I've worked two SRE (or SRE-adjacent) jobs with oncall duty (Some unicorn and a FAANG). Neither have been remotely as bad to what you're saying. (Only one was actually 24/7 for a week shift.)

The whole point is that before you join, the team has done sufficient work to not make it hell, and your work during business hours makes sure it stays that way. Are there a couple bad weeks throughout the year? Sure, but it's far, far from the norm.


Constantly? It's one wakeup in 4 months.


I did that for a few years, and wasn't on 500k a year, but I'm also the company co-founder, so you could argue that a "specific monetary goal" was applicable.


You don't need 24/7 SREs, you could do it with 24/7 first-line customer support staff monitoring Twitter, Reddit, and official lines of comms that have the ability to page the regular engineering team.

That's a lot easier to hire, and lower cost. More training required of what is worth waking people up over; way less in terms of how to fix database/cache bugs.


Support engineers and an official bug reporting channel would help. I noticed and reported the issue on their official forums at on 16 March, but got no response.

https://community.openai.com/t/bug-incorrect-chatgpt-chat-se...

I only reported it on the forums because there didn't seem to be an official bug reporting channel, just a heavyweight security reporting process.

As well as the actions they took to fix this specific bug, another useful action would be to have a documented and monitored bug reporting channel.


Probably because they launched ChatGPT as an experiment and didn't think it would blow up, needing full time SRE etc. I don't think it was designed for scale and reliability when they launched.

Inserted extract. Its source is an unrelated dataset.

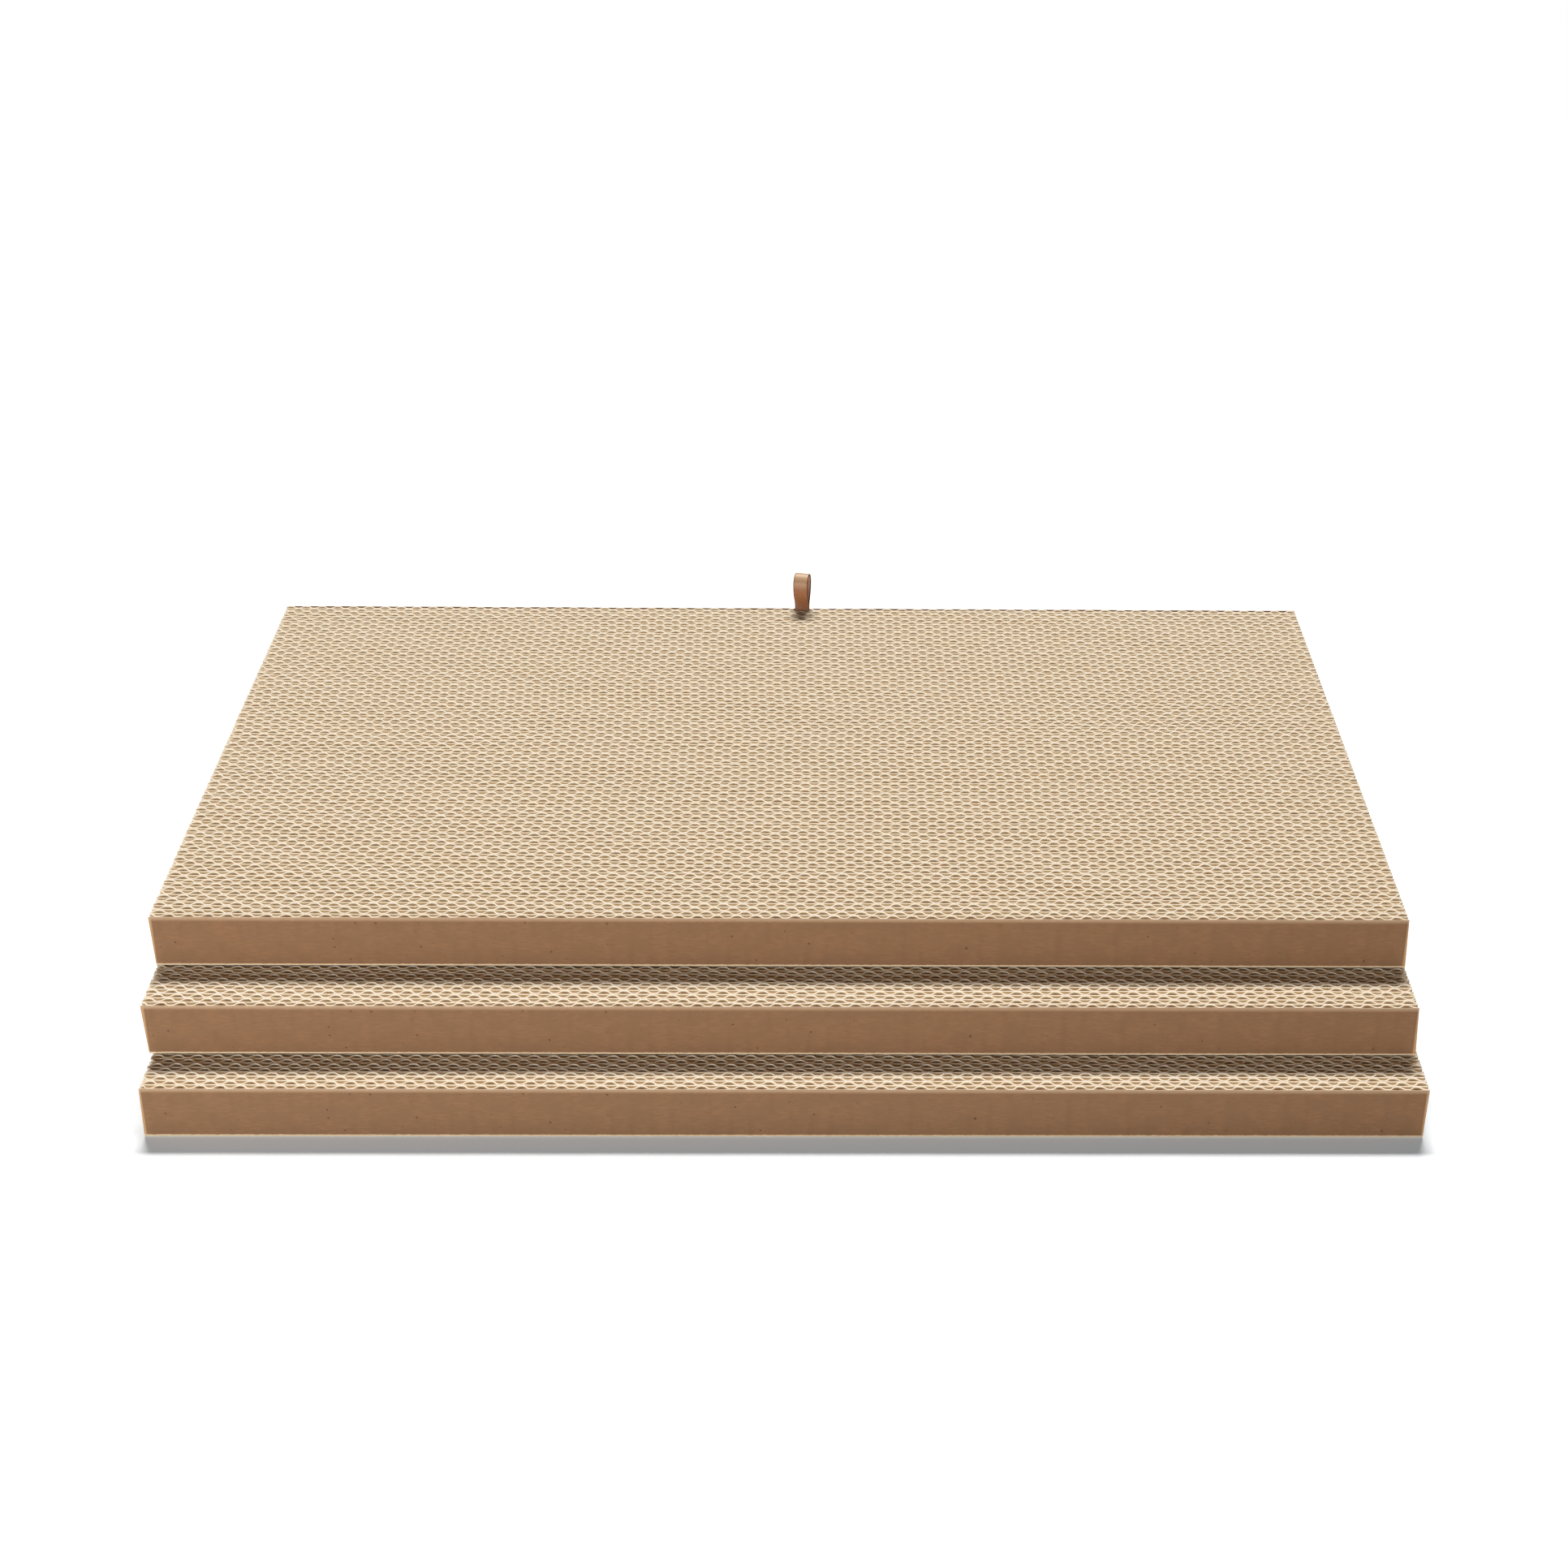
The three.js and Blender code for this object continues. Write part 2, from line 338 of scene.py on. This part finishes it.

Do events like this cause them to lose enough revenue that it would make sense to hire a bunch of SRE's?


Probably the real reason. I assume they intend to make money off enterprise contracts which would include SLAs. Then they'd set their support based off that


Given the Microsoft partnership, they might not even need to manage any real infrastructure. Just hand it off to Azure and let them handle the details.


Just add metrics for the number of times "ChatGPT" and "OpenAI" appeared in tweets, reddit posts, and HN comments in the last (rolling) five minutes, put them on a dashboard alongside all your other monitoring, and have a threshold where they page the oncall to review what's being said. It doesn't even have to be an SRE in this case; it could be just about anyone.